Fig. 19. SHAP dependence plot for Company Size. The mapping of OrgSize is: {1: ‘Just me — I am a freelancer, sole proprietor, etc.’, 2: ‘2 to 9 employees’, 3: ’10 to 19 employees’, 4: ’20 to 99 employees’, 5: ‘100 to 499 employees’, 6: ‘500 to 999 employees’, 7: ‘1,000 to 4,999 employees’, 8: ‘5,000 to 9,999 employees’, 9: ‘10,000 or more employees’, -1: ‘Missing’}. Image by author.

The SHAP dependence plot in Fig. 18 tells us how the Salary will contribute to predicting if an instance is “Very satisfied”. We can see that overall, a higher salary will contribute to predicting the instance is more likely “Very satisfied”, as the increasing trend indicates.

For Company Size, the smaller size tends to make a positive contribution to predicting “Very satisfied” (Fig. 19).

Conclusion

In this post, we used the Stack Overflow Survey data to do some exploratory analyses and got some insight into the data field.

We analyze the salary distribution of different data roles, and also take into account other factors such as countries, year of experience, genders.
We compare the 2019 survey data with the 2020 data. And it’s quite surprising to see the salaries have decreased for the data-related jobs as well as the job satisfaction.
Finally, we built an XGBoost multi-classification model to predict job satisfaction and extract some insight into job satisfaction by checking the feature importance and dependence relationship.

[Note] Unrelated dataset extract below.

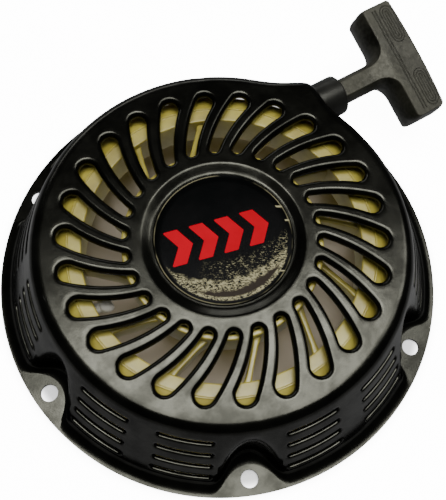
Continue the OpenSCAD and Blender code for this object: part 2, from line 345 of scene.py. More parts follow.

The analyses and modeling in this post are more of the practice purpose and no solid conclusions can be drawn without further investigation. Most importantly, the Stack Overflow survey data itself could be biased and not necessarily the representation of the real-world population. I hope you have some fun reading through this post. To see more technical details, please refer to the GitHub repository.